TASK GOAL: Would you output the whole listing below, exactly as it reads?
....
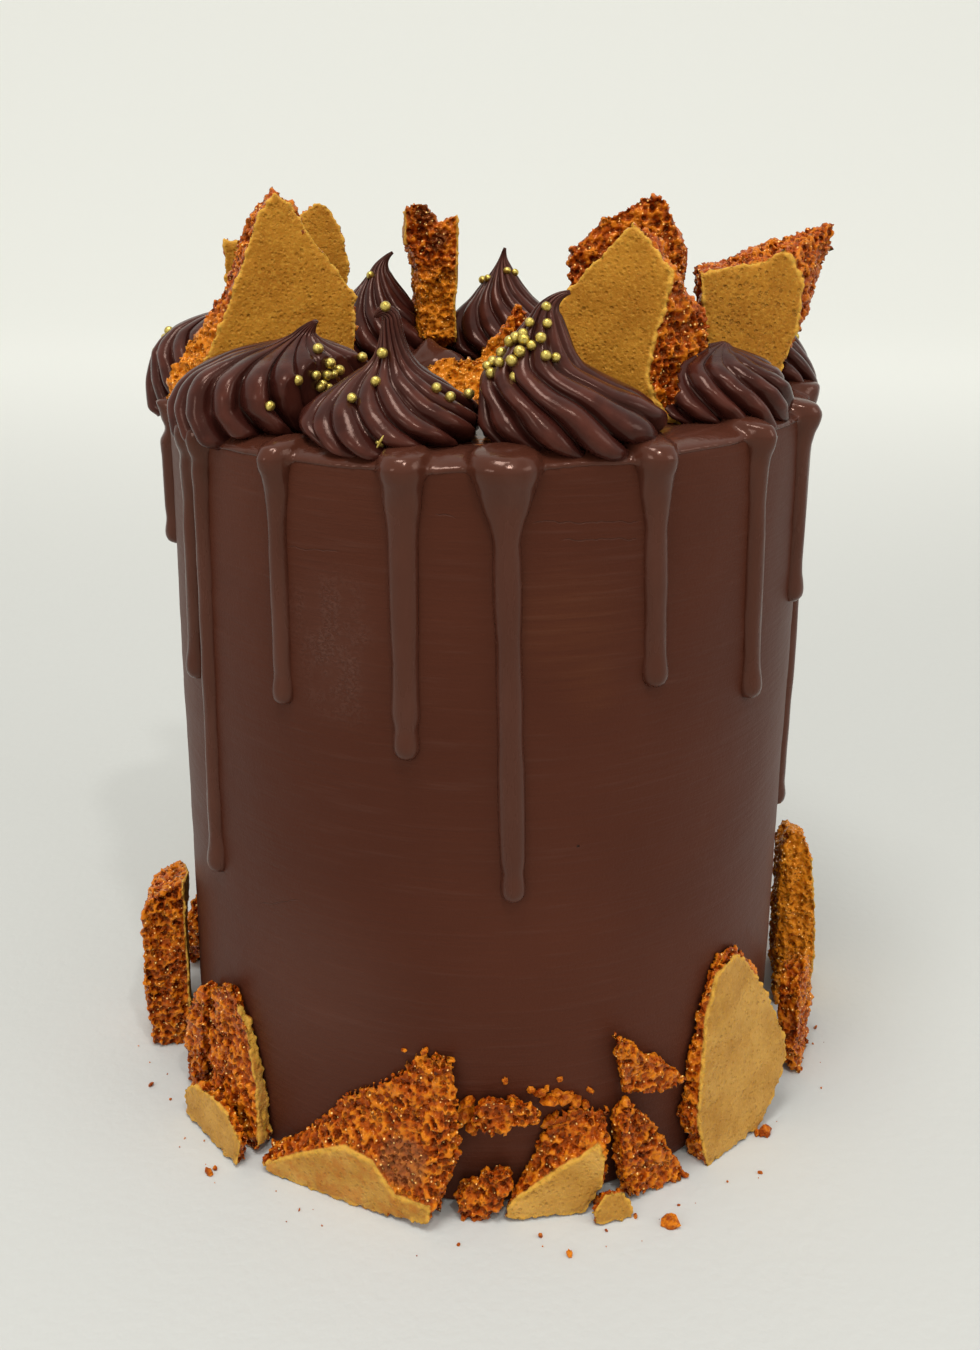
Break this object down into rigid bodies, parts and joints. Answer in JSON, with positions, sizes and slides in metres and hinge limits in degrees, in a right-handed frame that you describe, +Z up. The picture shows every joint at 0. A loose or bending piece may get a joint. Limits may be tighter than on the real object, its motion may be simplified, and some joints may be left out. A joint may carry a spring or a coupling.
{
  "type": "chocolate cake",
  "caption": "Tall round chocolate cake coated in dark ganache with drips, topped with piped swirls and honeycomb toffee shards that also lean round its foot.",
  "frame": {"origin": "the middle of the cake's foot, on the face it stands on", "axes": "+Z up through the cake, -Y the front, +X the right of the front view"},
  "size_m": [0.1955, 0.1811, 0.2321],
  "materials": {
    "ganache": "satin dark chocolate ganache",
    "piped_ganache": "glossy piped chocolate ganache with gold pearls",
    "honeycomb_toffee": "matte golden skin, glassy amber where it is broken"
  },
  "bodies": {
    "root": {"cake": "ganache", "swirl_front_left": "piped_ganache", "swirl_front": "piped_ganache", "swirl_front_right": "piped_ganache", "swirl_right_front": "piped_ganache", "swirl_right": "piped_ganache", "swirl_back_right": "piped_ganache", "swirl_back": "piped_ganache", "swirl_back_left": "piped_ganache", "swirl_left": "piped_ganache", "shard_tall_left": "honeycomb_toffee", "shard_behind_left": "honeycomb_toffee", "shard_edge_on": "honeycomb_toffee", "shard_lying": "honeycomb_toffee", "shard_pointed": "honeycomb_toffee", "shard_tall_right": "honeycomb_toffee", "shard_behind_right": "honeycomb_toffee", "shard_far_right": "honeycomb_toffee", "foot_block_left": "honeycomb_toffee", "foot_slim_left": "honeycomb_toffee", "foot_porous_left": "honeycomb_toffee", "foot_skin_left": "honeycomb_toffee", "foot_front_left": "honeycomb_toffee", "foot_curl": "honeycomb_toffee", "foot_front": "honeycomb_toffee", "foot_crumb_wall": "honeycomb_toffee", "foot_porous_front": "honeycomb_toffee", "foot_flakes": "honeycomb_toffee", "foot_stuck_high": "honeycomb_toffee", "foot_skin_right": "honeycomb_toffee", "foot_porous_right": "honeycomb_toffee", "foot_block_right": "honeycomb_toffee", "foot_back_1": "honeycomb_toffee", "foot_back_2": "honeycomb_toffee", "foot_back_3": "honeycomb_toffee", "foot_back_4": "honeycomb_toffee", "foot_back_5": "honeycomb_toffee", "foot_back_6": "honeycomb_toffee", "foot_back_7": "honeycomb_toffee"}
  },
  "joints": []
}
....
TASK RESULT:
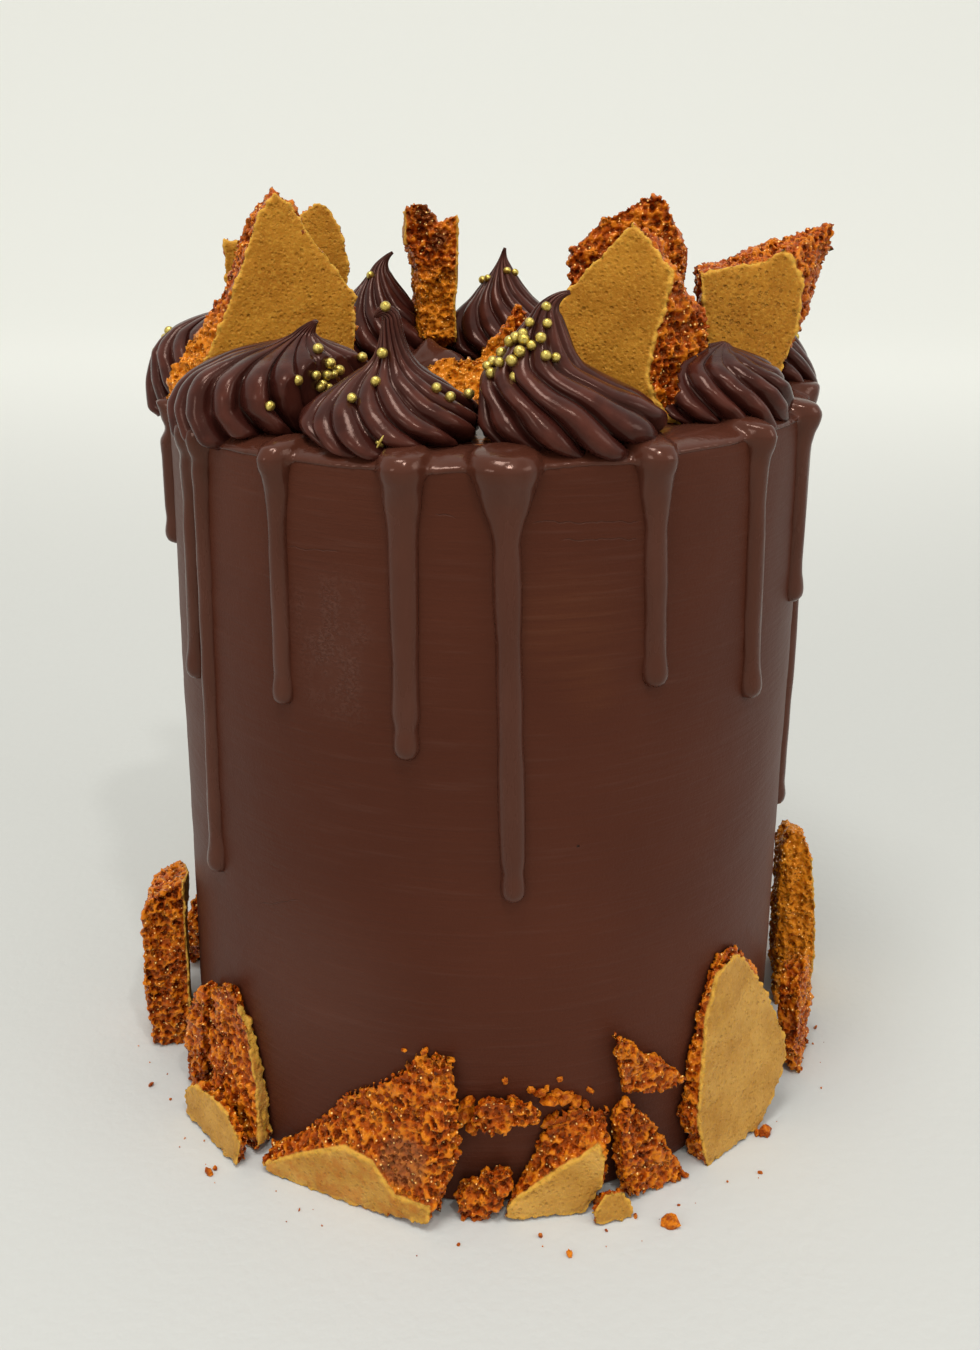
Break this object down into rigid bodies, parts and joints. Answer in JSON, with positions, sizes and slides in metres and hinge limits in degrees, in a right-handed frame that you describe, +Z up. The picture shows every joint at 0. A loose or bending piece may get a joint. Limits may be tighter than on the real object, its motion may be simplified, and some joints may be left out. A joint may carry a spring or a coupling.
{
  "type": "chocolate cake",
  "caption": "Tall round chocolate cake coated in dark ganache with drips, topped with piped swirls and honeycomb toffee shards that also lean round its foot.",
  "frame": {"origin": "the middle of the cake's foot, on the face it stands on", "axes": "+Z up through the cake, -Y the front, +X the right of the front view"},
  "size_m": [0.1955, 0.1811, 0.2321],
  "materials": {
    "ganache": "satin dark chocolate ganache",
    "piped_ganache": "glossy piped chocolate ganache with gold pearls",
    "honeycomb_toffee": "matte golden skin, glassy amber where it is broken"
  },
  "bodies": {
    "root": {"cake": "ganache", "swirl_front_left": "piped_ganache", "swirl_front": "piped_ganache", "swirl_front_right": "piped_ganache", "swirl_right_front": "piped_ganache", "swirl_right": "piped_ganache", "swirl_back_right": "piped_ganache", "swirl_back": "piped_ganache", "swirl_back_left": "piped_ganache", "swirl_left": "piped_ganache", "shard_tall_left": "honeycomb_toffee", "shard_behind_left": "honeycomb_toffee", "shard_edge_on": "honeycomb_toffee", "shard_lying": "honeycomb_toffee", "shard_pointed": "honeycomb_toffee", "shard_tall_right": "honeycomb_toffee", "shard_behind_right": "honeycomb_toffee", "shard_far_right": "honeycomb_toffee", "foot_block_left": "honeycomb_toffee", "foot_slim_left": "honeycomb_toffee", "foot_porous_left": "honeycomb_toffee", "foot_skin_left": "honeycomb_toffee", "foot_front_left": "honeycomb_toffee", "foot_curl": "honeycomb_toffee", "foot_front": "honeycomb_toffee", "foot_crumb_wall": "honeycomb_toffee", "foot_porous_front": "honeycomb_toffee", "foot_flakes": "honeycomb_toffee", "foot_stuck_high": "honeycomb_toffee", "foot_skin_right": "honeycomb_toffee", "foot_porous_right": "honeycomb_toffee", "foot_block_right": "honeycomb_toffee", "foot_back_1": "honeycomb_toffee", "foot_back_2": "honeycomb_toffee", "foot_back_3": "honeycomb_toffee", "foot_back_4": "honeycomb_toffee", "foot_back_5": "honeycomb_toffee", "foot_back_6": "honeycomb_toffee", "foot_back_7": "honeycomb_toffee"}
  },
  "joints": []
}